Not at all. Because with “Goliath”, Yerzhanov delivers a successful parable of power. While Danila Bagrov, the main character in Aleksei Balabanov’s epic gangster film “Brat” (Brother), justifies his actions by saying that “power lies in the truth”, Poshayev’s views are free of such morality and much less philosophical. Aware of his own crudeness, he explains to Arzu, pointing to his Kalashnikov: “This is power.

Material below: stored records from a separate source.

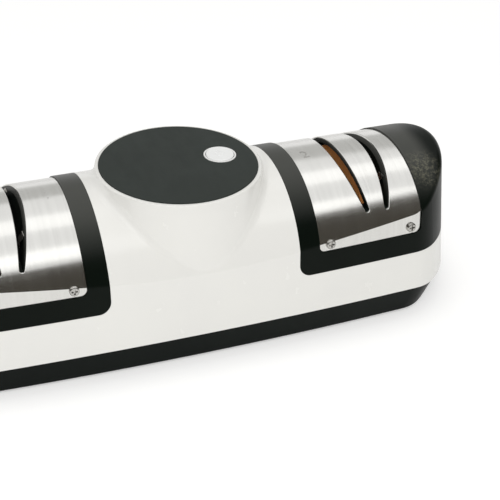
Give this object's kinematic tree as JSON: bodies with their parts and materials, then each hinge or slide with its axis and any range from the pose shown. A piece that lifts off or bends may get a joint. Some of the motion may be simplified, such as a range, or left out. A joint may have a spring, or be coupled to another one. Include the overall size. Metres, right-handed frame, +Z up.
{
  "type": "electric knife sharpener",
  "caption": "Electric knife sharpener: white body on a black base, round control disc with a push button, and a slotted steel-covered grinding station at each end.",
  "frame": {"origin": "on the table under the middle of the body", "axes": "+X along the body to the right of somebody in front of it, -Y to the front, +Z up"},
  "size_m": [0.3412, 0.1164, 0.0977],
  "materials": {
    "white_body": "glossy injection-moulded plastic, off-white",
    "black_body": "satin black plastic, finely grained",
    "black_disc": "satin black panel",
    "steel_cover": "brushed stainless sheet",
    "bright_steel": "nickel-plated steel",
    "button_plastic": "light grey plastic",
    "bezel_plastic": "white plastic ring",
    "foot_rubber": "grey-black rubber",
    "mount_rubber": "soft rubber",
    "machined_steel": "turned steel",
    "dark_steel": "zinc-plated or painted steel",
    "fine_stone": "orange-brown ceramic-bonded abrasive, fine",
    "coarse_stone": "brown abrasive, coarse",
    "bushing_bronze": "sintered bronze",
    "copper_winding": "laminated core with copper winding",
    "magnet_ferrite": "sintered ferrite",
    "spring_steel": "spring steel strip",
    "board_green": "printed circuit board",
    "part_black": "moulded electric part",
    "part_white": "white nylon connector",
    "clear_plastic": "clear light guide",
    "lead_red": "insulated wire",
    "coupling_plastic": "turned aluminium"
  },
  "bodies": {
    "body": {"base_housing": "black_body", "base_screws": "dark_steel", "board_capacitor": "part_black", "board_connectors": "part_white", "board_screws": "bright_steel", "button_bezel": "bezel_plastic", "button_switch": "part_black", "control_board": "board_green", "control_disc": "black_disc", "dc_jack": "part_black", "indicator_leds": "part_white", "indicator_light_guide": "clear_plastic", "jack_leads": "lead_red", "left_bearing_cap_screws": "dark_steel", "left_bearing_caps": "black_body", "left_blade_cover": "steel_cover", "left_blade_guide": "black_body", "left_cover_screws": "bright_steel", "left_dust_magnet": "magnet_ferrite", "left_guide_springs": "spring_steel", "left_shaft_bushings": "bushing_bronze", "left_station_housing": "black_body", "motor_brushes": "magnet_ferrite", "motor_bushings": "bushing_bronze", "motor_can": "dark_steel", "motor_clamp_screws": "dark_steel", "motor_clamps": "dark_steel", "motor_end_bells": "part_black", "motor_leads": "lead_red", "motor_magnets": "magnet_ferrite", "motor_mount_rings": "mount_rubber", "right_bearing_cap_screws": "dark_steel", "right_bearing_caps": "black_body", "right_blade_cover": "steel_cover", "right_blade_guide": "black_body", "right_cover_screws": "bright_steel", "right_dust_magnet": "magnet_ferrite", "right_guide_springs": "spring_steel", "right_shaft_bushings": "bushing_bronze", "right_station_housing": "black_body", "rubber_feet": "foot_rubber", "upper_shell": "white_body"},
    "button": {"power_button": "button_plastic", "switch_plunger": "part_black"},
    "rotor": {"motor_armature": "copper_winding", "motor_shaft": "machined_steel", "left_shaft_coupling": "coupling_plastic", "left_wheel_shaft": "machined_steel", "left_grinding_wheel": "coarse_stone", "left_wheel_flanges": "machined_steel", "left_wheel_nut": "dark_steel", "right_shaft_coupling": "coupling_plastic", "right_wheel_shaft": "machined_steel", "right_grinding_wheel": "fine_stone", "right_wheel_flanges": "machined_steel", "right_wheel_nut": "dark_steel"}
  },
  "joints": [
    {"name": "button_press", "type": "slide", "parent": "body", "child": "button", "axis": [0, 0, -1], "range_m": [0, 0.001], "stiffness_N_per_m": 1500, "springref_m": -0.0003},
    {"name": "drive_spin", "type": "hinge", "parent": "body", "child": "rotor", "pos_m": [0, 0, 0.046], "axis": [1, 0, 0], "continuous": true}
  ]
}
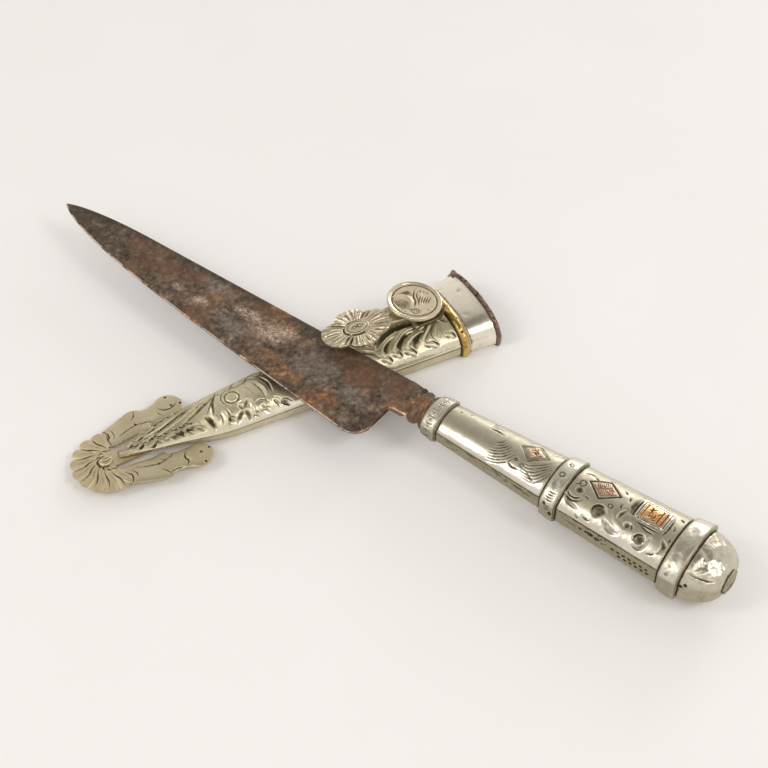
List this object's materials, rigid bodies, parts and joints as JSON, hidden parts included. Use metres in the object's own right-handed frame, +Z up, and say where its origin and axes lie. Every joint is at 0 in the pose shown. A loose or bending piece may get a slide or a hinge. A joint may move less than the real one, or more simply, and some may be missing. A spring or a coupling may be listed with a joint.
{
  "type": "gaucho knife with sheath",
  "caption": "Knife with a metal-covered handle lying across its hollow metal sheath, the blade under the sheath's belt hook.",
  "frame": {"origin": "on the sheath's flat back, where the knife's axis crosses the sheath's axis", "axes": "+X along the sheath from the chape to the throat, +Z up out of the sheath's front, +Y across the sheath towards the blade's point"},
  "size_m": [0.1561, 0.2466, 0.0209],
  "materials": {
    "blade_iron": "old forged steel, browned and rusty",
    "core_wood": "bare hardwood, hidden inside the handle",
    "grip_silver": "silver sheet, worn bright with dark tarnish in the engraving",
    "ring_silver": "silver, tarnished in the corners",
    "copper": "copper inlay, worn",
    "sheath_silver": "embossed nickel silver, polished on the high places",
    "sheath_plain": "plain nickel silver, matt",
    "lip_copper": "dark copper-brown, worn",
    "brass": "brass, bright on the crest and dark at the edges",
    "hook_alpaca": "yellowish nickel silver, matt",
    "chape_alpaca": "yellowish nickel silver, matt and tarnished"
  },
  "bodies": {
    "sheath": {"sheath_front": "sheath_silver", "sheath_back": "sheath_plain", "throat_band": "sheath_silver", "throat_lip": "lip_copper", "brass_bead": "brass", "belt_hook": "hook_alpaca", "medal_post": "hook_alpaca", "medallion": "hook_alpaca", "chape_plate": "chape_alpaca"},
    "knife": {"blade": "blade_iron", "grip_core": "core_wood", "front_sleeve": "grip_silver", "rear_sleeve": "grip_silver", "front_ferrule": "ring_silver", "mid_ring": "ring_silver", "rear_ring": "ring_silver", "pommel_cap": "grip_silver", "tang_button": "ring_silver", "small_rhombus": "copper", "quartered_rhombus": "copper", "copper_plaque": "copper", "plaque_frame": "ring_silver"}
  },
  "joints": [
    {"name": "knife_draw", "type": "slide", "parent": "sheath", "child": "knife", "axis": [0.3971, -0.9178, 0], "range_m": [0, 0.14]}
  ]
}
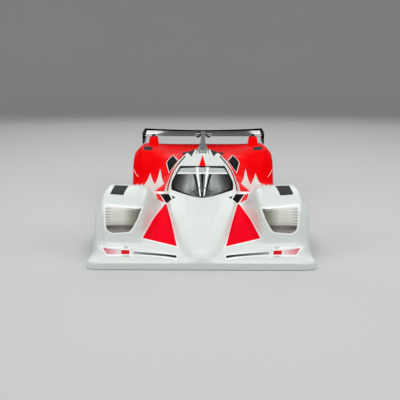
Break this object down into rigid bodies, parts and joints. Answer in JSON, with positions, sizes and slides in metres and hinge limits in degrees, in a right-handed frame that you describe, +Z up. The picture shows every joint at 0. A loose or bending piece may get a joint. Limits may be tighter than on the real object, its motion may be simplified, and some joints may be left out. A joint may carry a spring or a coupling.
{
  "type": "model sports prototype race car",
  "caption": "Radio-controlled model of a closed sports prototype race car: thin painted shell and wing over a flat chassis with steered front wheels and a live rear axle.",
  "frame": {"origin": "on the ground under the middle of the overall length", "axes": "+X to the car's left, +Y to its rear, +Z up; the nose faces -Y"},
  "size_m": [0.178, 0.36, 0.0792],
  "materials": {
    "painted_shell": "clear polycarbonate sheet painted on its inside, glossy outside",
    "clear_window": "glossy tinted sheet",
    "headlight_print": "glossy, printed lamp pattern",
    "fin_plastic": "glossy grey sheet",
    "wing_plastic": "glossy black sheet",
    "carbon_plate": "woven carbon laminate, satin",
    "moulded_plastic": "moulded nylon, matt",
    "steel": "ground",
    "rim_plastic": "moulded, semi gloss",
    "foam_tyre": "closed-cell foam rubber, matt",
    "battery_wrap": "hard case",
    "aluminium": "machined",
    "motor_can": "plated can",
    "magnet_metal": "nickel plated"
  },
  "bodies": {
    "root": {"battery": "battery_wrap", "body_posts_front": "aluminium", "body_posts_rear": "aluminium", "body_shell": "painted_shell", "bulkhead_left": "aluminium", "bulkhead_right": "aluminium", "chassis_plate": "carbon_plate", "flex_plate": "carbon_plate", "front_arm_left": "moulded_plastic", "front_arm_right": "moulded_plastic", "headlight_left": "headlight_print", "headlight_right": "headlight_print", "kingpin_left": "steel", "kingpin_right": "steel", "magnets_front": "magnet_metal", "magnets_rear": "magnet_metal", "motor": "motor_can", "pod_plate": "carbon_plate", "servo": "moulded_plastic", "shark_fin": "fin_plastic", "side_link_left": "carbon_plate", "side_link_right": "carbon_plate", "windscreen": "clear_window", "wing_blade": "wing_plastic", "wing_end_plate_left": "wing_plastic", "wing_end_plate_right": "wing_plastic"},
    "knuckle_left": {"knuckle_left": "moulded_plastic", "stub_axle_left": "steel"},
    "knuckle_right": {"knuckle_right": "moulded_plastic", "stub_axle_right": "steel"},
    "tie_rod": {"tie_rod": "moulded_plastic"},
    "servo_horn": {"servo_horn": "moulded_plastic"},
    "front_wheel_left": {"front_rim_left": "rim_plastic", "front_tyre_left": "foam_tyre"},
    "front_wheel_right": {"front_rim_right": "rim_plastic", "front_tyre_right": "foam_tyre"},
    "rear_axle": {"rear_axle": "steel", "rear_rim_left": "rim_plastic", "rear_tyre_left": "foam_tyre", "spur_gear": "moulded_plastic"},
    "rear_wheel_right": {"rear_rim_right": "rim_plastic", "rear_tyre_right": "foam_tyre"}
  },
  "joints": [
    {"name": "steer_left", "type": "hinge", "parent": "root", "child": "knuckle_left", "pos_m": [0.058, -0.104, 0.021], "axis": [0, 0, 1], "range_deg": [-20, 20]},
    {"name": "steer_right", "type": "hinge", "parent": "root", "child": "knuckle_right", "pos_m": [-0.058, -0.104, 0.021], "axis": [0, 0, 1], "range_deg": [-20, 20]},
    {"name": "tie_rod_slide", "type": "slide", "parent": "root", "child": "tie_rod", "axis": [1, 0, 0], "range_m": [-0.0049, 0.0049]},
    {"name": "servo_horn_turn", "type": "hinge", "parent": "root", "child": "servo_horn", "pos_m": [0, -0.0843, 0.0285], "axis": [0, 1, 0], "range_deg": [-28.7, 28.7]},
    {"name": "front_wheel_left_spin", "type": "hinge", "parent": "knuckle_left", "child": "front_wheel_left", "pos_m": [0.074, -0.104, 0.021], "axis": [1, 0, 0], "continuous": true},
    {"name": "front_wheel_right_spin", "type": "hinge", "parent": "knuckle_right", "child": "front_wheel_right", "pos_m": [-0.074, -0.104, 0.021], "axis": [1, 0, 0], "continuous": true},
    {"name": "rear_axle_spin", "type": "hinge", "parent": "root", "child": "rear_axle", "pos_m": [0, 0.094, 0.0215], "axis": [1, 0, 0], "continuous": true},
    {"name": "rear_wheel_right_spin", "type": "hinge", "parent": "rear_axle", "child": "rear_wheel_right", "pos_m": [-0.0645, 0.094, 0.0215], "axis": [1, 0, 0], "continuous": true}
  ],
  "couplings": [
    {"joint": "steer_right", "follows": "steer_left", "ratio": 1},
    {"joint": "tie_rod_slide", "follows": "steer_left", "m_per_rad": -0.014},
    {"joint": "servo_horn_turn", "follows": "steer_left", "ratio": 1.43}
  ]
}
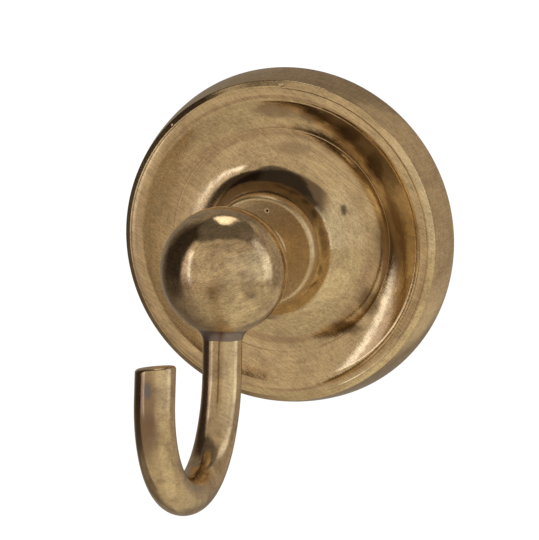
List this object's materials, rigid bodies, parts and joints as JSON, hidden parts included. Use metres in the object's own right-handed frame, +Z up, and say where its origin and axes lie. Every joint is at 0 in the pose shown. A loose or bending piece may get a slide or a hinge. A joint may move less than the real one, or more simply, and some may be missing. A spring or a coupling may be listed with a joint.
{
  "type": "wall hook",
  "caption": "Robe hook in aged brass: a dished round rose on the wall, a collared neck with a ball, and a round bar bent into a J below it.",
  "frame": {"origin": "centre of the rose's back, on the wall", "axes": "+Z up, +Y into the wall along the rose's axis; the hook stands out towards -Y"},
  "size_m": [0.06, 0.0749, 0.0681],
  "materials": {
    "aged_brass": "satin, brushed by hand, brown patina",
    "plain_brass": "machined",
    "braze": "dark and oxidised",
    "steel": "plain"
  },
  "bodies": {
    "root": {"rose": "aged_brass", "spindle": "aged_brass", "ball": "aged_brass", "hook_rod": "aged_brass", "braze_fillet": "braze", "wall_plate": "plain_brass", "spindle_washer": "plain_brass", "spindle_nut": "plain_brass", "grub_screw": "steel"}
  },
  "joints": []
}
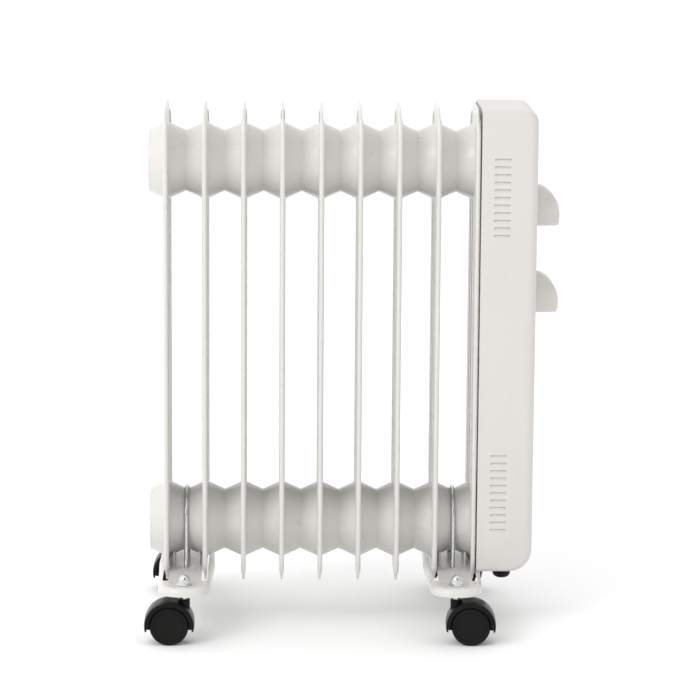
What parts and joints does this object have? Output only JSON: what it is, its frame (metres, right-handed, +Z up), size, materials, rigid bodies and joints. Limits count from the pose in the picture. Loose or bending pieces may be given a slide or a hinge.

However, Yerzhanov is not satisfied with such a flat answer. Almost as if to emphasise the importance of the question of power, he inserts appropriate quotes from Niccolò di Bernardo dei Machiavelli’s The Prince at various points in the film. The fact that Poshayev is also a “Machiavellian”, without presumably ever having read the Italian philosopher, is shown by another quote from “The Prince”. In the key scene of the film, in which Poshayev explains the principle of power to Arzu, he says that one has to be a lion and a fox at the same time: Because the lion cannot smell snares, and the fox gets no respect.

In the end, it is Poshayev himself who does not pay enough attention. He only realises the double game of the ostracised fox Arzu when it is too late. “Those that have been best able to imitate the fox have succeeded best,” Machiavelli concludes his comparison.

A film worth seeing

With “Goliath,” Adilkhan Yerzhanov has once again produced the best art-house cinema, which is well received by European audiences but hardly attracts any attention in Kazakhstan itself. Filmmaker Aida Adilbek reported during a symposium at the goEast film festival that “Goliath” was only screened in Almaty – and only for five days.

Read more on Novastan: “Alaqan”: Aida Adilbek’s decolonial documentary cinema

Nevertheless, the director has remained true to himself for years and delivers what his fans expect most. Yerzhanov knows how to stage a sad, socially critical story embedded in a breathtaking landscape of the steppe, using great camera angles and ingenious play of light and darkness. The film also impresses with its details and allusions, which are unfortunately not always immediately obvious. Even if “Goliath” is not the best story ever told by Yerzhanov, it is certainly a film worth seeing.